Together they managed to put up an astounding $972.5 million. But that wasn't enough, as it turned out, as cellular carriers hurriedly ran up the price of spectrum well into the multiple-billion-dollar range. The T-Mobile division of Deutsche Telekom managed to win the biggest chunk.
Net neutrality proponents claimed the lockout was an intentional effort to cripple DBS, though initially they claimed that cable providers were behind the lockout, and as it turn out, cellular carriers walked out with most of the marbles.
From Murdoch's point of view, however, regardless of who was responsible, their fiendish plan apparently worked. Almost immediately after the auction was closed, he made the foul-smelling-bird comment, and negotiations with Malone were on.
What could Malone gain from Murdoch's rotten wildfowl?
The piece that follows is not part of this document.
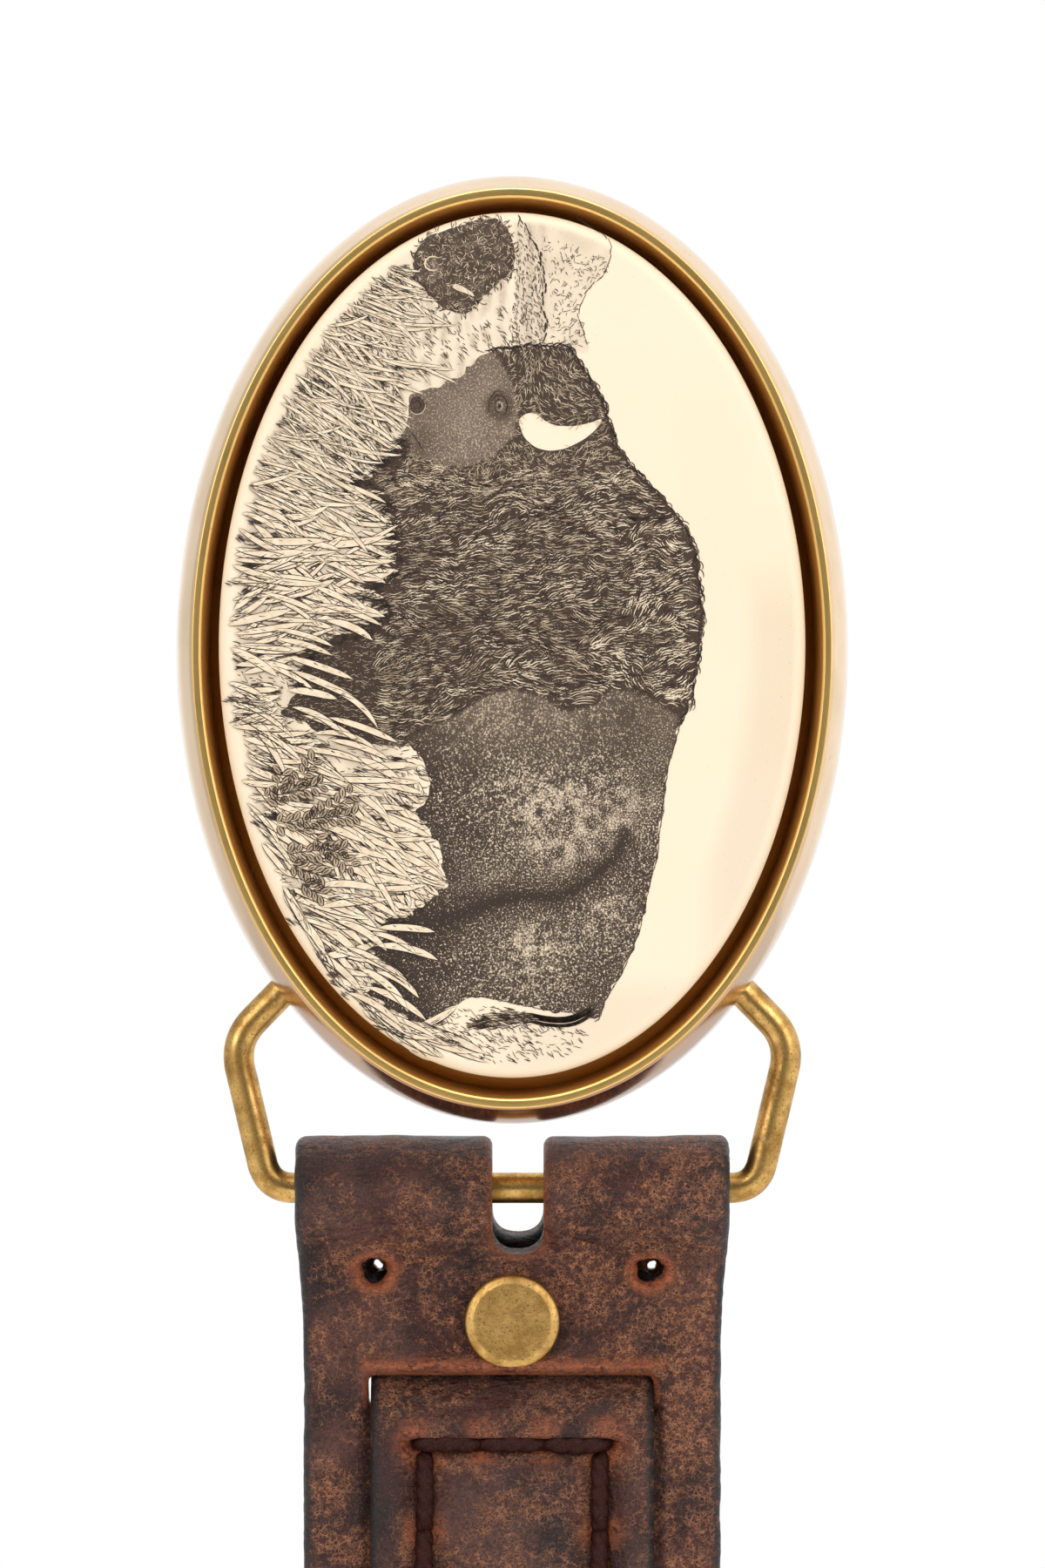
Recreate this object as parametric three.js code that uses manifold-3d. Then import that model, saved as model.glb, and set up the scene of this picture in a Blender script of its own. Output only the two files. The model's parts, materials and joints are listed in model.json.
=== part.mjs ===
// Oval dress belt buckle: brass bezel with an engraved inlay, a hinged wire bail behind it, and
// the leather belt end that the bail carries.
// Millimetres. +X right, +Z up, and the engraved face looks along -Y. The origin is the centre of
// the back plate's rear face. The bail hangs from its hinge tube and the belt end hangs from the bail.

import * as THREE from 'three';
import { mergeVertices } from 'three/addons/utils/BufferGeometryUtils.js';
import Module from 'manifold-3d';

const wasm = await Module();
wasm.setup();

// ---------------------------------------------------------------- driving dimensions

const GAP = 0.3;                                 // running gap between neighbours
const FIT = 0.05;                                // gap between faces that are pressed together

const OVAL = { halfWide: 29.34, halfTall: 41.38, depth: 8.0 };
const STRETCH = OVAL.halfTall - OVAL.halfWide;   // every oval is this much taller than it is wide
const RIM = { outer: 27.9, landOuter: 27.62, landInner: 27.0, innerTop: 26.85, innerFoot: 25.95 };
const LEDGE = { inner: 23.0, y: -3.9 };
const PLATE = { halfWide: 26.6, thick: 1.2 };
const INLAY = { halfWide: 25.5, glue: 0.4, edge: -7.0, crown: -8.3 };

const WIRE = { radius: 1.42, hingeZ: -26, barZ: -47.2, y: 3.1 };
const TUBE = { inner: 1.75, outer: 2.3, length: 26 };
const SADDLE = { length: 22, halfTall: 4.2, thick: 2.4 };
const HOOK = { z: 21, baseRadius: 2.6, baseThick: 1.0, radius: 1.6, rise: 5.0, tipY: 8.6, tipZ: 28.5 };

const BELT = { wide: 38.1, thick: 2.8, planeY: 2.4, foldInner: 1.8, end: -88.5 };
const FLAP = { planeY: 7.6, end: -65.5, taperFrom: -53.6, tipHalf: 7.0 };
const OVERLAY = { wide: 24.8, thick: 2.3, top: -54.5 };
const SLIT = { from: -60.2, to: -69.0 };
const TONGUE_SLOT = { wide: 4.4, bottom: -52.7, x: 0.5 };
const AIR_HOLE = { radius: 1.6, x: 12.0, z: -54.2 };
const POST = { z: -58.8, headRadius: 4.23, flatRadius: 3.5, headThick: 1.1, barrel: 2.0, bore: 1.4 };
const SCREW = { headRadius: 4.0, headThick: 1.0, shank: 1.1, slotWide: 1.0, slotDeep: 0.5 };
const THREAD = { wide: 1.6, bar: 1.5, leg: 1.1, between: 0.5 };
const BOX_STITCH = { halfWide: 8.4, columnX: 7.7, topZ: -69.3, bottomZ: -84.6, across: 3, down: 2 };

// ---------------------------------------------------------------- finishes

const metal = (color, roughness) => new THREE.MeshStandardMaterial({ color, roughness, metalness: 1 });
const matte = (color, roughness) => new THREE.MeshStandardMaterial({ color, roughness, metalness: 0 });
const FINISH = {
  polishedBrass: metal(0xd9b78a, 0.12),
  agedBrass: metal(0xa9843f, 0.38),
  ivoryPolymer: matte(0xf7e6c8, 0.35),
  adhesive: matte(0xcfc7b4, 0.7),
  beltLeather: matte(0x4f2d23, 0.45),
  overlayLeather: matte(0x59342a, 0.45),
  waxedThread: matte(0x3a2018, 0.75),
};

// ---------------------------------------------------------------- solids

// A closed geometry as a solid that can be joined and cut.
function toSolid(geometry) {
  const bare = geometry.clone();
  bare.deleteAttribute('normal');
  bare.deleteAttribute('uv');
  const merged = mergeVertices(bare, 1e-4);
  const vertProperties = new Float32Array(merged.attributes.position.array);
  const triVerts = new Uint32Array(merged.index.array);
  return new wasm.Manifold(new wasm.Mesh({ numProp: 3, vertProperties, triVerts }));
}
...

Earlier this year, Congress set the date for the transition from analog to digital television to February 17, 2009. At that time, a huge chunk of spectrum in the 700 MHz band that has been part of the North American television landscape since after World War II, goes on the auction block, with senators promising that some of the money raised could perhaps pay off more than a minute fraction of the national debt.
If anyone could muster the effort to pull off a sweeping auction bid, it's John Malone, especially with Democrats -- among them, net neutrality proponents -- taking control of Congress next year, and perhaps changing the terms of the auction to force anonymous bidding.
Such a change would prevent wireless or cable companies from outbidding one another just to drive the price up, and lock DBS bidders out. Thus Malone could wind up with a better deal than Murdoch had gotten.
The history of mass media in the past decade may be more about losses than wins, but somehow, the same personalities always wind up floating to the top. Shares of News Corp. traded higher by about 3.5% on the New York Stock Exchange in late morning trading, while Liberty Media shares were up about 2% and DirecTV shares traded flat.